╔══
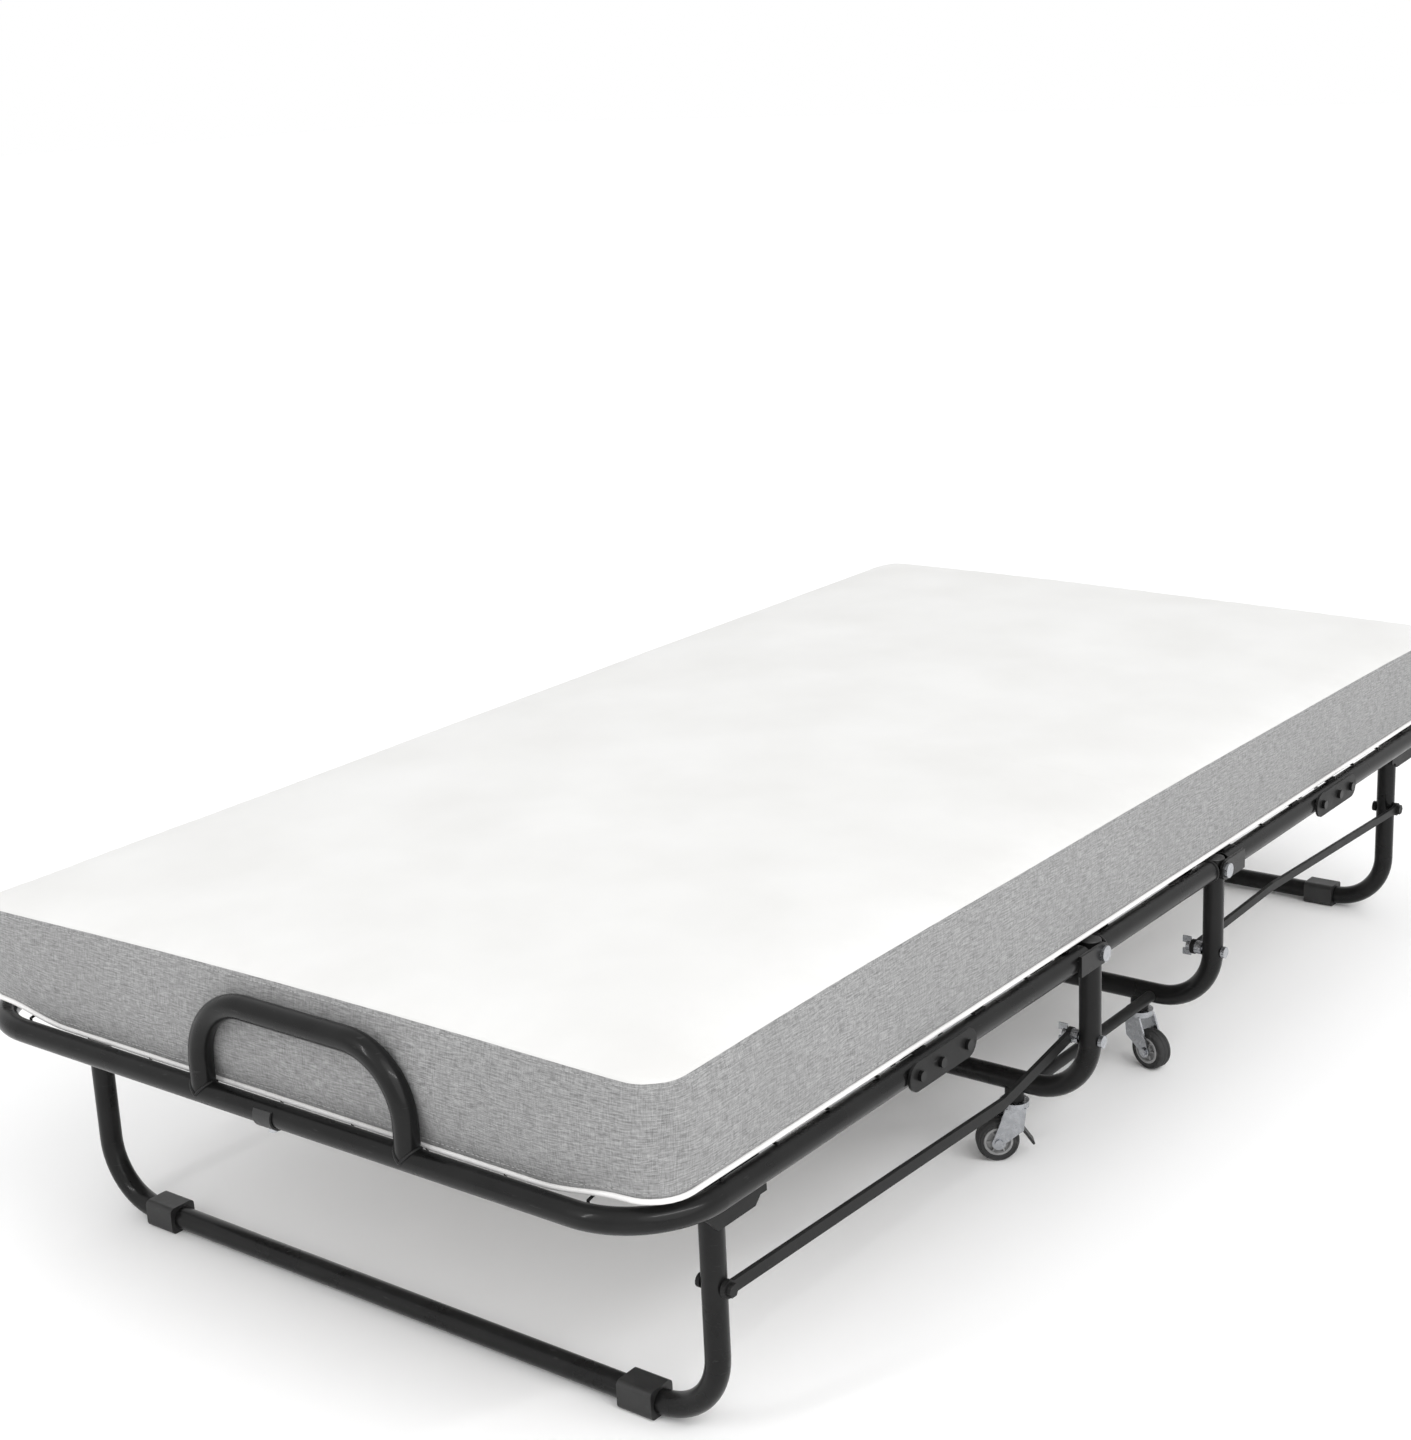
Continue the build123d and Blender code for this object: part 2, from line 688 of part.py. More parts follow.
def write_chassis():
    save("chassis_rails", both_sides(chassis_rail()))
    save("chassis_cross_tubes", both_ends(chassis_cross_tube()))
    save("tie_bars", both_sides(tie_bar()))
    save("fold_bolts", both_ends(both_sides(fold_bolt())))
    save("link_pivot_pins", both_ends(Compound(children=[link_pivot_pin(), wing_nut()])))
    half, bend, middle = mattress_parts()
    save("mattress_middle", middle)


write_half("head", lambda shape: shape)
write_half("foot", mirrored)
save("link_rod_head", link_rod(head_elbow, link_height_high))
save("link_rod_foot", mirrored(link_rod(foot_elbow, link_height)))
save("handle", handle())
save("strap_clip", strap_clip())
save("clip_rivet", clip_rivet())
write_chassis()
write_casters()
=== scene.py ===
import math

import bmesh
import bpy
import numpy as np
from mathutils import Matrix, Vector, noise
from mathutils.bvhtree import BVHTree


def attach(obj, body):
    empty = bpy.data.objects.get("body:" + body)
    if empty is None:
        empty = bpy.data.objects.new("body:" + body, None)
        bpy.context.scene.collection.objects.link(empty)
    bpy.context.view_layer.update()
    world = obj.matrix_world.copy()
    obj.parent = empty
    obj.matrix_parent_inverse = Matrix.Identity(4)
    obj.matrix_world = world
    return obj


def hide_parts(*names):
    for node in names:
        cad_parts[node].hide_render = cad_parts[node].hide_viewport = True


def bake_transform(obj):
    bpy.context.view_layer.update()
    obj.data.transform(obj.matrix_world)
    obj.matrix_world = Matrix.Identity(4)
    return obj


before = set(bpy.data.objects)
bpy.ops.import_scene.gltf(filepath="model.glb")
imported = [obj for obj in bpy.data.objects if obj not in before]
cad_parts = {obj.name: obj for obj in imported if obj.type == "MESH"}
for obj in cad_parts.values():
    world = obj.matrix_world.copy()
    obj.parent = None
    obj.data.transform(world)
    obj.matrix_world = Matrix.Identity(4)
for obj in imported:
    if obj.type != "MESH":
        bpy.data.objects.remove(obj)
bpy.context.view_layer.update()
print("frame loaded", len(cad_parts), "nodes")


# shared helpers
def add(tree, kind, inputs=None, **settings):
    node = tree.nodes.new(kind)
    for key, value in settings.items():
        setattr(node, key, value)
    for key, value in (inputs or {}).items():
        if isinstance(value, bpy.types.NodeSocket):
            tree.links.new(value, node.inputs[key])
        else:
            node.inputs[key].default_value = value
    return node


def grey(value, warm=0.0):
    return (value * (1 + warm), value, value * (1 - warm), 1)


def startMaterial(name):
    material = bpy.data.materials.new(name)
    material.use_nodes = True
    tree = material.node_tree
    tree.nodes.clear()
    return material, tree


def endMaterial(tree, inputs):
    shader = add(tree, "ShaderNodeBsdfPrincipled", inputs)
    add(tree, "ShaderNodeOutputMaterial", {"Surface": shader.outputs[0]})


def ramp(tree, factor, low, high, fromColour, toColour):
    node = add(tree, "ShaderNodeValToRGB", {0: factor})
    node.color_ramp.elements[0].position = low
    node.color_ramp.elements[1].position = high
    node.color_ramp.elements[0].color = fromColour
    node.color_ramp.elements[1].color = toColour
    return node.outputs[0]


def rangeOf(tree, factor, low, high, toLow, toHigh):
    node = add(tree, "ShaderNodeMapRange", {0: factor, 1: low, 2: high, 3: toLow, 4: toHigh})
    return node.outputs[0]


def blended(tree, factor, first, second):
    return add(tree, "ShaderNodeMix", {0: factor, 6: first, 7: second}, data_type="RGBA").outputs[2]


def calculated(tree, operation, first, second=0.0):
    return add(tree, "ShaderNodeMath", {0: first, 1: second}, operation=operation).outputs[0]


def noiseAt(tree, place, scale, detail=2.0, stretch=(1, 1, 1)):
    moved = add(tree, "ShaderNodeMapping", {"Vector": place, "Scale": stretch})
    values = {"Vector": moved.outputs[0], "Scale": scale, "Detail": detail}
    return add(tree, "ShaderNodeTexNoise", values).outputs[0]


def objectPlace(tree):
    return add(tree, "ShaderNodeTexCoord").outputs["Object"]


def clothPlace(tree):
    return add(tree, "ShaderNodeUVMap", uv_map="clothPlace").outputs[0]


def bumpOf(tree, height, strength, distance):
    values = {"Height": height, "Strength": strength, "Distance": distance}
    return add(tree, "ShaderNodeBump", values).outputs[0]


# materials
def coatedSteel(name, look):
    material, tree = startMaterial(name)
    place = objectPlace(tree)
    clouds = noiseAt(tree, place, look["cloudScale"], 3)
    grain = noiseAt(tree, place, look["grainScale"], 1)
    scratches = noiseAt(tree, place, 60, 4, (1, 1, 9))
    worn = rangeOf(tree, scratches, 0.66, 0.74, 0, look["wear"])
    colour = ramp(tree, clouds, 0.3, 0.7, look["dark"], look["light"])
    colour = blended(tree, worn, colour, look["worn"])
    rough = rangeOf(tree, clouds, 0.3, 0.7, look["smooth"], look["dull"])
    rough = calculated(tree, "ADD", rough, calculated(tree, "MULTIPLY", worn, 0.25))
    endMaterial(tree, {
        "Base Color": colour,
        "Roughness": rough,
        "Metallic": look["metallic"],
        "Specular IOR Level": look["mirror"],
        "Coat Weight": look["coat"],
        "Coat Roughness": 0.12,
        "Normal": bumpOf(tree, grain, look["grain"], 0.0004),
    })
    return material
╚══
• WHAT YOU NEED TO DO:
Restate, word for word and with nothing added, the lines from the first line of the listing through the one where "if empty is" stands.

• SOLUTION TO THE PROBLEM:
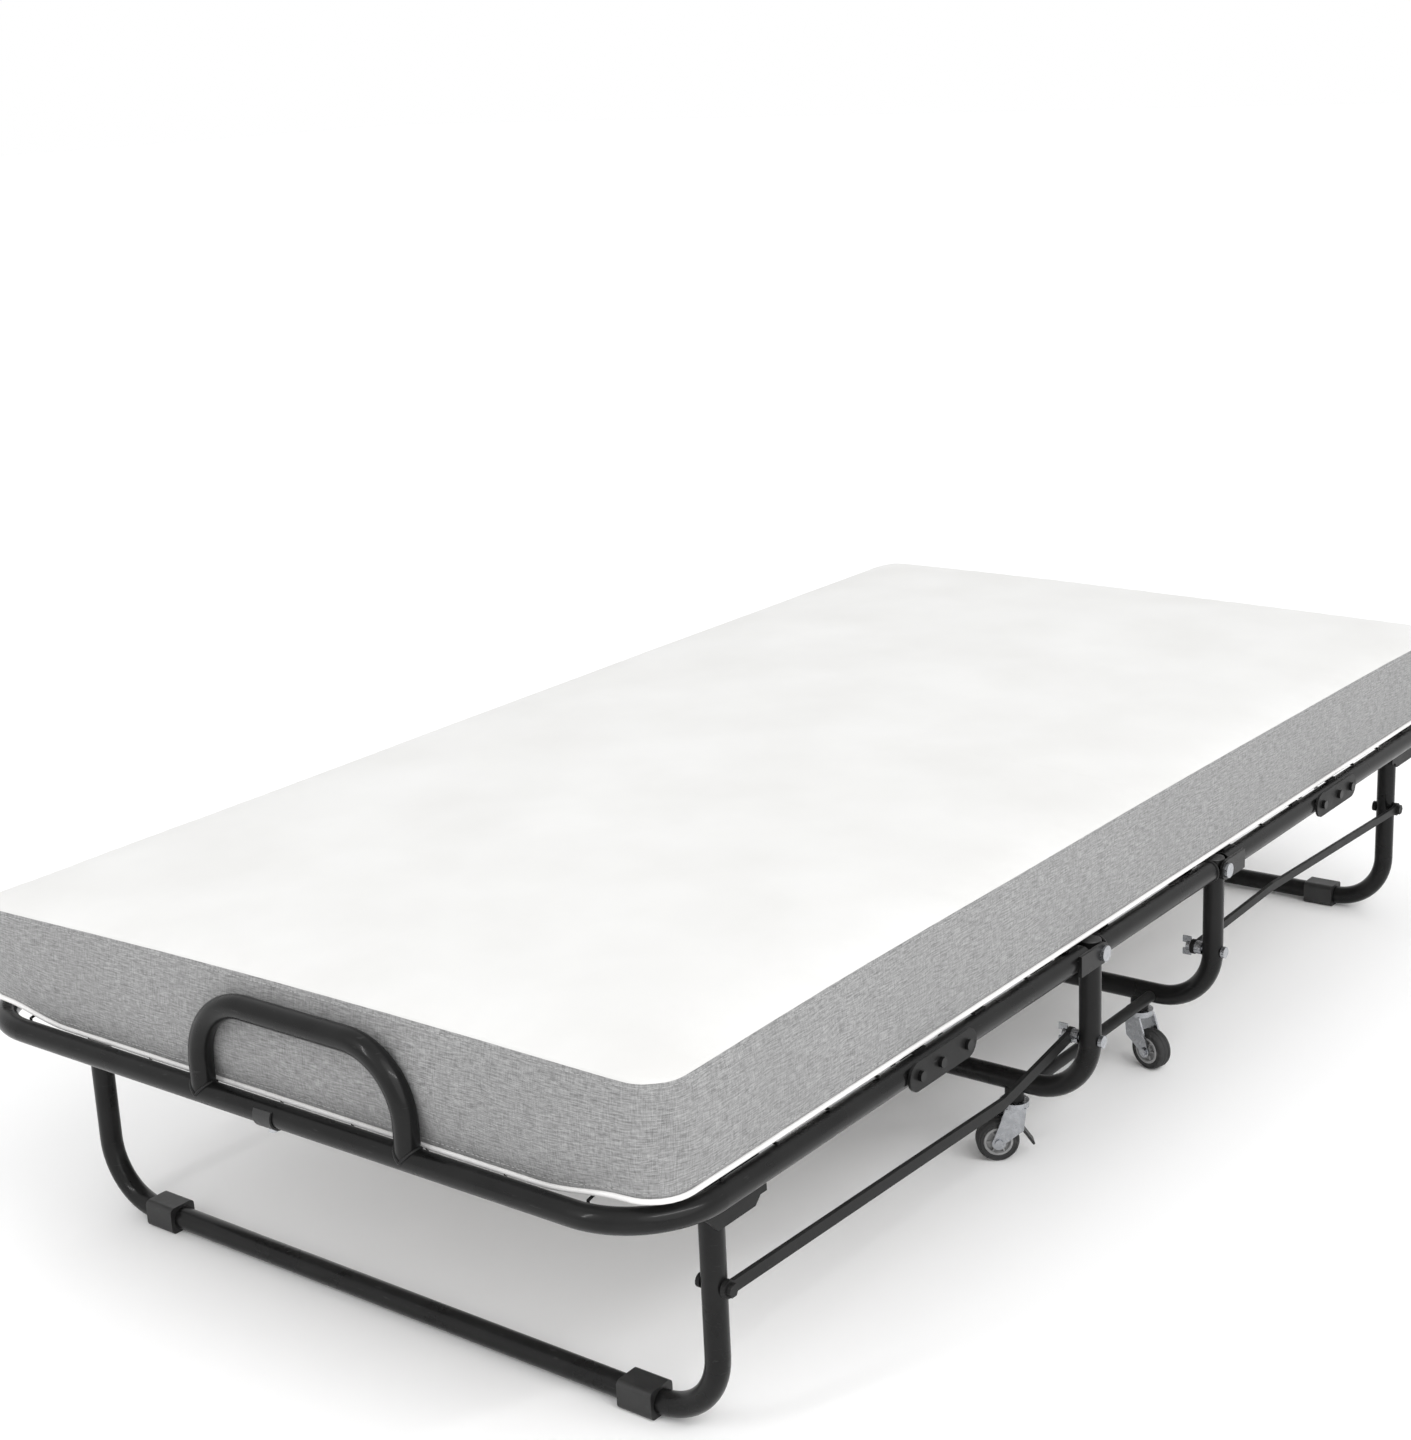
Continue the build123d and Blender code for this object: part 2, from line 688 of part.py. More parts follow.
def write_chassis():
    save("chassis_rails", both_sides(chassis_rail()))
    save("chassis_cross_tubes", both_ends(chassis_cross_tube()))
    save("tie_bars", both_sides(tie_bar()))
    save("fold_bolts", both_ends(both_sides(fold_bolt())))
    save("link_pivot_pins", both_ends(Compound(children=[link_pivot_pin(), wing_nut()])))
    half, bend, middle = mattress_parts()
    save("mattress_middle", middle)


write_half("head", lambda shape: shape)
write_half("foot", mirrored)
save("link_rod_head", link_rod(head_elbow, link_height_high))
save("link_rod_foot", mirrored(link_rod(foot_elbow, link_height)))
save("handle", handle())
save("strap_clip", strap_clip())
save("clip_rivet", clip_rivet())
write_chassis()
write_casters()
=== scene.py ===
import math

import bmesh
import bpy
import numpy as np
from mathutils import Matrix, Vector, noise
from mathutils.bvhtree import BVHTree


def attach(obj, body):
    empty = bpy.data.objects.get("body:" + body)
    if empty is None:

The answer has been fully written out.